2 de dezembro de 2004

Fome

Vejo várias pessoas ouvindo barulhos de coisas caindo nas suas cozinhas e ficando com medo. Invejo-as. Na minha cozinha não há o que cair e fazer barulho. Nem comida. O Fome Zero não atingiu minha residência.

Devido à falta de alimento em minha casa, procurei um número qualquer de fast-food, pizzaria, restaurante chinês, floricultura ou borracharia. Não encontrei nada. Cheguei, então, à conclusão de que essas coisas não mais existem e que eu terei que ficar aqui, parado, faminto.

Ah, é claro que chegar a conclusão de que as floriculturas desapareceram da face da Terra foi algo aterrorizante. Agora vou ter que comer flores de plástico.

Ao contrário da minha cozinha, meu quarto é um local cheio de coisas. Na verdade, é cheio de fios espalhados pelo chão. Se eu me mover um milimetro, pá!, morro eletrocutado. Infelizmente, fios não são comestíveis.

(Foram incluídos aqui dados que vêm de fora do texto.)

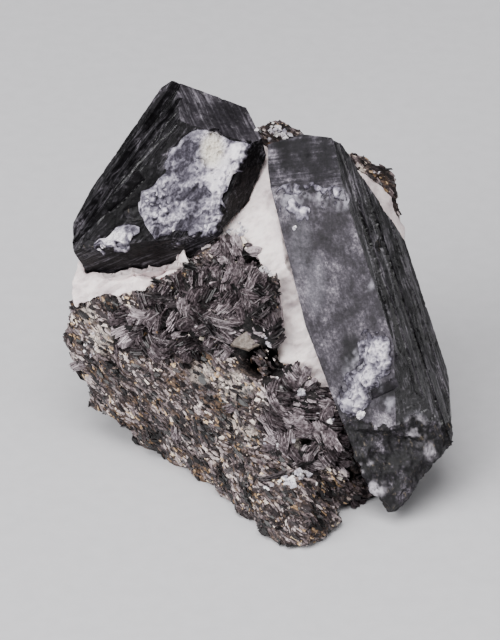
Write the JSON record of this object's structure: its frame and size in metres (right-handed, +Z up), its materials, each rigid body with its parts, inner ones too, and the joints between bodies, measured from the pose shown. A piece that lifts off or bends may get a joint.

Mas isso não era o que eu pensava quando era criança. Comi muitos fios na infância. O cobre tinha um gosto agradável. Sério mesmo. Depois me ensinaram que metais não são digeríveis. E na oitava série, meu professor de Química disse que a sigla do cobre é Cu. Eu falava sem hesitar "Hoje, comi um Cu". "De quem?", perguntavam meus amiguinhos. "Da Geladeira", eu falava. "Nome estranho o dela, hein?", diziam. "É de origem austríaca."

***

Descobri que tenho fama de mau. Não sei o motivo. Sou uma pessoa tão afável. Quem me conhece sabe. Quem não me conhece também sabe, porque eu sou igual aos Ursinhos Carinhosos, espalhando a bondade pelo mundo. É de conhecimento geral que sou um amor.

Talvez eu tenha ganhado essa reputação de perverso por causa de minhas aventuras comendo o Cu da Geladeira. Admito que foi sem lubrificante, mas ela bem que gostou.